> **Your instructions**
Keep to the lines between the one holding "right_foot = foot()" and the one holding "bpy.context.scene.collection.objects.link(rigid_bodies[body])", inclusive, and write them out exactly.

* * * * *

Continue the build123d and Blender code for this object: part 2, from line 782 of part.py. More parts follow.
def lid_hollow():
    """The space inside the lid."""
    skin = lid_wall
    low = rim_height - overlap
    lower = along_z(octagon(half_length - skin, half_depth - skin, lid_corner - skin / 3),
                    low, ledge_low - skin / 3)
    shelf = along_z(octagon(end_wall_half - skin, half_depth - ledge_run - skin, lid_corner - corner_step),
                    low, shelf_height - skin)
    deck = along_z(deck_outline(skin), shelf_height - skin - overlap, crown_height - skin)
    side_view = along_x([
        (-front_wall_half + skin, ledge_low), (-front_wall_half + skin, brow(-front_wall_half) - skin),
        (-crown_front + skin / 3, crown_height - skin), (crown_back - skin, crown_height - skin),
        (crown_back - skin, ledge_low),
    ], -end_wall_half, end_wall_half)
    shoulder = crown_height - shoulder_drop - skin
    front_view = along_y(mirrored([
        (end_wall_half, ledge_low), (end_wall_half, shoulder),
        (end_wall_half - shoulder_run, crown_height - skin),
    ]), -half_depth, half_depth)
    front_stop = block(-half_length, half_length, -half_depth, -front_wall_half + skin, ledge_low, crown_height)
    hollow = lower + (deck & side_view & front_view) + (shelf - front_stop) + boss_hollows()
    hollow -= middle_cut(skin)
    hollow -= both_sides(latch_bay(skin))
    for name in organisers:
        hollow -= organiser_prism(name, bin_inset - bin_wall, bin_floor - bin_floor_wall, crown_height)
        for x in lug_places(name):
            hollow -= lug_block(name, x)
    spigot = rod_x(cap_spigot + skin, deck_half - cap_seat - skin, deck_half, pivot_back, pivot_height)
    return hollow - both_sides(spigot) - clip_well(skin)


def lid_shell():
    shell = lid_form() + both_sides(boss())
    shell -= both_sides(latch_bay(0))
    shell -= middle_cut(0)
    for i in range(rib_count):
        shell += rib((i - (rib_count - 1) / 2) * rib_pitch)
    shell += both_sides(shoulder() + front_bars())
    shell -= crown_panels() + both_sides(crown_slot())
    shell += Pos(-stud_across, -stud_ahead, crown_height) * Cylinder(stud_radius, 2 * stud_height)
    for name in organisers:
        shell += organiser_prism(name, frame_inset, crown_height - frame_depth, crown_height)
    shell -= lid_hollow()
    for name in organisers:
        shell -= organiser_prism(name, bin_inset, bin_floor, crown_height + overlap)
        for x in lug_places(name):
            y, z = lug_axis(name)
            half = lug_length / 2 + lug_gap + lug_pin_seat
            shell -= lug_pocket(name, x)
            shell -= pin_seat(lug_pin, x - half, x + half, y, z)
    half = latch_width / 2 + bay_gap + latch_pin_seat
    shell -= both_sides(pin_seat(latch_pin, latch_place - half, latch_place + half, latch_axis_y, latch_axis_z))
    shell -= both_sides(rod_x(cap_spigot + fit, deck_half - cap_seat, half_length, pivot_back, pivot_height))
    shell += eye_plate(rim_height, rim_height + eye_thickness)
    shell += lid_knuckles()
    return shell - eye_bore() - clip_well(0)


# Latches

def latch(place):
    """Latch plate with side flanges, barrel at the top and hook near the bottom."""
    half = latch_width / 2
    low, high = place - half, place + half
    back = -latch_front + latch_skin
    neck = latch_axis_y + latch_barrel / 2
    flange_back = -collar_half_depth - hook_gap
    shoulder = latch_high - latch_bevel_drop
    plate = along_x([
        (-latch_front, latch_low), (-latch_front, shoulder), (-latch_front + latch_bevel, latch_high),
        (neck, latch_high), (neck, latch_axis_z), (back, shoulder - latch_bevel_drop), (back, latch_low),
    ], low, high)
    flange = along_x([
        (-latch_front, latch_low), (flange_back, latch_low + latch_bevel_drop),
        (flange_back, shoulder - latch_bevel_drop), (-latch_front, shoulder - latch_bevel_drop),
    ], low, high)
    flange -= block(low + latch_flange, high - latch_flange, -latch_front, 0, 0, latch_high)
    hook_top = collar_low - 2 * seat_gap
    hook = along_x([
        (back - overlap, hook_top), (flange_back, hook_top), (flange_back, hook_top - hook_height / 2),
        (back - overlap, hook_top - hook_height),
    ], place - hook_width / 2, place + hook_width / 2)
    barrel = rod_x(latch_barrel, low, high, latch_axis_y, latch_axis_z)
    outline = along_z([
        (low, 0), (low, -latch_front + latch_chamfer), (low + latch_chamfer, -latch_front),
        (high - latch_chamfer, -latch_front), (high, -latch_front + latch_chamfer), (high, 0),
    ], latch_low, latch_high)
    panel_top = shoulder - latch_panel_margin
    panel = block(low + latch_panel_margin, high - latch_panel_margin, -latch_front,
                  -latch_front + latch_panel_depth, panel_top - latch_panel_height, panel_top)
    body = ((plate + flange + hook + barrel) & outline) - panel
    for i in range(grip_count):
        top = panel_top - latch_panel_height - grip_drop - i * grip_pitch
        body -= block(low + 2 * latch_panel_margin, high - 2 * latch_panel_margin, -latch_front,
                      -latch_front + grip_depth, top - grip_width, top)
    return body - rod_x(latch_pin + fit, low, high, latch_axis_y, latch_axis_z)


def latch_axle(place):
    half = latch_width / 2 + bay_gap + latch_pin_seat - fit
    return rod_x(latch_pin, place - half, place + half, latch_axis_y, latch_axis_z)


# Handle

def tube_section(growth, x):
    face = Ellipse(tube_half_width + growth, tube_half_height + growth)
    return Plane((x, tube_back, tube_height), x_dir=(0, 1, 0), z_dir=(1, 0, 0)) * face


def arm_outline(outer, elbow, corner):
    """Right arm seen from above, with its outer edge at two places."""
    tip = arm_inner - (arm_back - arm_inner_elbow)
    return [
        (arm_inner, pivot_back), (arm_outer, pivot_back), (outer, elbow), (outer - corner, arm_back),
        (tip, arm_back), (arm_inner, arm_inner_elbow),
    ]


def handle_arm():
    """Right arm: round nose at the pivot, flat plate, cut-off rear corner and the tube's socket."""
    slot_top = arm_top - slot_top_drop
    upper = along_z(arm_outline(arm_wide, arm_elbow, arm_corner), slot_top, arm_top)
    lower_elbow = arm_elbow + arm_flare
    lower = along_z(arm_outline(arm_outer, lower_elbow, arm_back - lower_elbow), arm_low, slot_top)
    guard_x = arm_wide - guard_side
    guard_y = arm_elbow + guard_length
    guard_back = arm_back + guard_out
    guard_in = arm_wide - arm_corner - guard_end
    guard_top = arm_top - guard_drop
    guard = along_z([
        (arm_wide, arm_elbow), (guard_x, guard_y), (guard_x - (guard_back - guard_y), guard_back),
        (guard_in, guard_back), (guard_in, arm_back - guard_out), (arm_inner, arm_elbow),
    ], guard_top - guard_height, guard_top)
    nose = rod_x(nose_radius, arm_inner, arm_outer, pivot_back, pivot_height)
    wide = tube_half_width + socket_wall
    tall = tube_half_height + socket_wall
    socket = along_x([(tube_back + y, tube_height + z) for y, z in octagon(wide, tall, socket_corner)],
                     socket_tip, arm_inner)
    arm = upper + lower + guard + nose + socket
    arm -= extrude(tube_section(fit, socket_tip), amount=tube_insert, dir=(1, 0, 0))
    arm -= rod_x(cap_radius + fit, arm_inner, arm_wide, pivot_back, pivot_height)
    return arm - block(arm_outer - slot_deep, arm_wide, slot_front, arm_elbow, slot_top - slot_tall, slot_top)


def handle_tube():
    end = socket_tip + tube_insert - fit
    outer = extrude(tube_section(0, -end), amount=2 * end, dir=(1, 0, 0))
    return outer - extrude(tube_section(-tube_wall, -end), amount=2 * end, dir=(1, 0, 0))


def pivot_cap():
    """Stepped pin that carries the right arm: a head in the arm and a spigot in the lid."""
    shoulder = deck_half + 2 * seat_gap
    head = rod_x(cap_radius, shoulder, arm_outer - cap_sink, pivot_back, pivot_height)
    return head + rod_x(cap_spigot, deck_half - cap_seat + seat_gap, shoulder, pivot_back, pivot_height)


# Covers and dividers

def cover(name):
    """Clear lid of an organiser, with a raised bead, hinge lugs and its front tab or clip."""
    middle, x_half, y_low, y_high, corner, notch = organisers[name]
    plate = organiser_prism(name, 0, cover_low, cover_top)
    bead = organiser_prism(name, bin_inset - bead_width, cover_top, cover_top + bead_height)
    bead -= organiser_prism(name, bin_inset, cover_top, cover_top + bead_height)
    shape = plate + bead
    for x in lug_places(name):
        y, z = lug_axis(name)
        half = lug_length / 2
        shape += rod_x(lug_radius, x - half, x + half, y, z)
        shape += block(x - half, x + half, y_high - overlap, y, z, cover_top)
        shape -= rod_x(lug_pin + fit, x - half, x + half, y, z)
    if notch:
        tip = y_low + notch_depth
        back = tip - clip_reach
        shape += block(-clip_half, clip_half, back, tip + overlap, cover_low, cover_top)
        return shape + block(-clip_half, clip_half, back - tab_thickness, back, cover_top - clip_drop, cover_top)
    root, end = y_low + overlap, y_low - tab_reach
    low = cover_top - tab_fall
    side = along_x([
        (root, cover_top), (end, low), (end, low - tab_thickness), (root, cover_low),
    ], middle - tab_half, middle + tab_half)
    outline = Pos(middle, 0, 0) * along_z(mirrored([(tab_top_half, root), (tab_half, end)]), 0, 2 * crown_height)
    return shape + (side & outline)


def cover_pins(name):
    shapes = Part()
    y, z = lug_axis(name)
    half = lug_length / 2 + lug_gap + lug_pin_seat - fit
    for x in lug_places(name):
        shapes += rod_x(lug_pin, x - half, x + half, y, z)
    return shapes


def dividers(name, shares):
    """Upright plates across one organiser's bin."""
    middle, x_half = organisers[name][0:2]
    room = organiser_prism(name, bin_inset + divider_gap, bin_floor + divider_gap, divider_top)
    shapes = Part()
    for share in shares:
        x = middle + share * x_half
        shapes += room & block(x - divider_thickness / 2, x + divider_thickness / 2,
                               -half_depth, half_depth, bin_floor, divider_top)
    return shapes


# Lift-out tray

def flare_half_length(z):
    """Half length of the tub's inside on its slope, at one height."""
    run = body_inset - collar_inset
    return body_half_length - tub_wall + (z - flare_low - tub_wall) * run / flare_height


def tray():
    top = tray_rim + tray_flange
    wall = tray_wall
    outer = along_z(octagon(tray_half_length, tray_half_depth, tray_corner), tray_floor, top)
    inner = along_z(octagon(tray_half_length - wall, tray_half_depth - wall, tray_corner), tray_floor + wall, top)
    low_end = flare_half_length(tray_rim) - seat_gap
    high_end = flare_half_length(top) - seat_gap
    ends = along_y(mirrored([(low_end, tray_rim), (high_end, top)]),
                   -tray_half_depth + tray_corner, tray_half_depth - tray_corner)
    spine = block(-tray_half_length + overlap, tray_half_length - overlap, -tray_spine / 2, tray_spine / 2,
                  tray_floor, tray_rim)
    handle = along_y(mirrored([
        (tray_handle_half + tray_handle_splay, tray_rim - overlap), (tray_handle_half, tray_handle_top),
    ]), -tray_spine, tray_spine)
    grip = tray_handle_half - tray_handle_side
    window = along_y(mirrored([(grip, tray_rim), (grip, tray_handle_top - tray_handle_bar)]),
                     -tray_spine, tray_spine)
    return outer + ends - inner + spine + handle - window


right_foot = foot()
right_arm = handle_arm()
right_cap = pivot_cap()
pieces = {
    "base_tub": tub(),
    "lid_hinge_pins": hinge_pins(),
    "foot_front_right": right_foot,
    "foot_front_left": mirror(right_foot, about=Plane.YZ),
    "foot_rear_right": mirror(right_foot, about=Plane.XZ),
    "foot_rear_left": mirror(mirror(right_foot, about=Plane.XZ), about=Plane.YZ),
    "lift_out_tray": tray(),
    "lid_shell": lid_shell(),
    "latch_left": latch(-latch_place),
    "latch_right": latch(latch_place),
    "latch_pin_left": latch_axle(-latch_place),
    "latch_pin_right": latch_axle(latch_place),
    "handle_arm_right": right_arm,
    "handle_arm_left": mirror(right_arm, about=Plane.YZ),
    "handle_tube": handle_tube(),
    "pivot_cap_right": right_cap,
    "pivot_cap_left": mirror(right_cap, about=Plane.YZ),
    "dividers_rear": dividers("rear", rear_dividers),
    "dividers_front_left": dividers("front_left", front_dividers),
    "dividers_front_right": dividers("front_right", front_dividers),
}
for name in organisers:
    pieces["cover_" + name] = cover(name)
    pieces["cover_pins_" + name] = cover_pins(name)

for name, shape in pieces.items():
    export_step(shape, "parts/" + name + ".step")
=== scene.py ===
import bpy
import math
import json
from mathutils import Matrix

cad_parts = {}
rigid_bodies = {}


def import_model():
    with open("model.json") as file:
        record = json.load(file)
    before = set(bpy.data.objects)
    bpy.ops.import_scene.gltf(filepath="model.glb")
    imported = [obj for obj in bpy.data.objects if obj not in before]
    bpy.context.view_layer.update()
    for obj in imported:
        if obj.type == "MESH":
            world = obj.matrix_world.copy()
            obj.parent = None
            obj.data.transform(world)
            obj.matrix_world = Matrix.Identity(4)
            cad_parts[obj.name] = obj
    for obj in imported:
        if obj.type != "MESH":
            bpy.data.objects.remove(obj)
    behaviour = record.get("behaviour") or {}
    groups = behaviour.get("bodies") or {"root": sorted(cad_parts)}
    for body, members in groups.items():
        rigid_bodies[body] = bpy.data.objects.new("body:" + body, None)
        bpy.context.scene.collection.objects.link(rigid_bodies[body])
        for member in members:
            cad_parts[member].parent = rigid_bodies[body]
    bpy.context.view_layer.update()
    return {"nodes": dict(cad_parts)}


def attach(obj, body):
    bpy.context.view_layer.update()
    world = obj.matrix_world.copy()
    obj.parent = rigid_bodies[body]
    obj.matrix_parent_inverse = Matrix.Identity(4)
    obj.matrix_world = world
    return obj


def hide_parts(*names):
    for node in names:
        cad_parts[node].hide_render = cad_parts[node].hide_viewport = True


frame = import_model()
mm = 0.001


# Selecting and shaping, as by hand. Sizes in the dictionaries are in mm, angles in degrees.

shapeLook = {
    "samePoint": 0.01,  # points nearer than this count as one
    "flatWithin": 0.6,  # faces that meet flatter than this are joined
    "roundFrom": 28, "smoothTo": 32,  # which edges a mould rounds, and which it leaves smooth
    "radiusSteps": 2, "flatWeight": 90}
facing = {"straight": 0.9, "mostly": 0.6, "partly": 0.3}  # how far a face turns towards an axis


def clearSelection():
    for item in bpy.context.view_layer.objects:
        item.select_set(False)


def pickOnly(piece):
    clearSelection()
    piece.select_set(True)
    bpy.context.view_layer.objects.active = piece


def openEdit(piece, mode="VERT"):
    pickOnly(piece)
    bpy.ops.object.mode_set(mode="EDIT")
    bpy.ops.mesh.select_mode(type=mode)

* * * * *

> **Written response**
right_foot = foot()
right_arm = handle_arm()
right_cap = pivot_cap()
pieces = {
    "base_tub": tub(),
    "lid_hinge_pins": hinge_pins(),
    "foot_front_right": right_foot,
    "foot_front_left": mirror(right_foot, about=Plane.YZ),
    "foot_rear_right": mirror(right_foot, about=Plane.XZ),
    "foot_rear_left": mirror(mirror(right_foot, about=Plane.XZ), about=Plane.YZ),
    "lift_out_tray": tray(),
    "lid_shell": lid_shell(),
    "latch_left": latch(-latch_place),
    "latch_right": latch(latch_place),
    "latch_pin_left": latch_axle(-latch_place),
    "latch_pin_right": latch_axle(latch_place),
    "handle_arm_right": right_arm,
    "handle_arm_left": mirror(right_arm, about=Plane.YZ),
    "handle_tube": handle_tube(),
    "pivot_cap_right": right_cap,
    "pivot_cap_left": mirror(right_cap, about=Plane.YZ),
    "dividers_rear": dividers("rear", rear_dividers),
    "dividers_front_left": dividers("front_left", front_dividers),
    "dividers_front_right": dividers("front_right", front_dividers),
}
for name in organisers:
    pieces["cover_" + name] = cover(name)
    pieces["cover_pins_" + name] = cover_pins(name)

for name, shape in pieces.items():
    export_step(shape, "parts/" + name + ".step")
=== scene.py ===
import bpy
import math
import json
from mathutils import Matrix

cad_parts = {}
rigid_bodies = {}


def import_model():
    with open("model.json") as file:
        record = json.load(file)
    before = set(bpy.data.objects)
    bpy.ops.import_scene.gltf(filepath="model.glb")
    imported = [obj for obj in bpy.data.objects if obj not in before]
    bpy.context.view_layer.update()
    for obj in imported:
        if obj.type == "MESH":
            world = obj.matrix_world.copy()
            obj.parent = None
            obj.data.transform(world)
            obj.matrix_world = Matrix.Identity(4)
            cad_parts[obj.name] = obj
    for obj in imported:
        if obj.type != "MESH":
            bpy.data.objects.remove(obj)
    behaviour = record.get("behaviour") or {}
    groups = behaviour.get("bodies") or {"root": sorted(cad_parts)}
    for body, members in groups.items():
        rigid_bodies[body] = bpy.data.objects.new("body:" + body, None)
        bpy.context.scene.collection.objects.link(rigid_bodies[body])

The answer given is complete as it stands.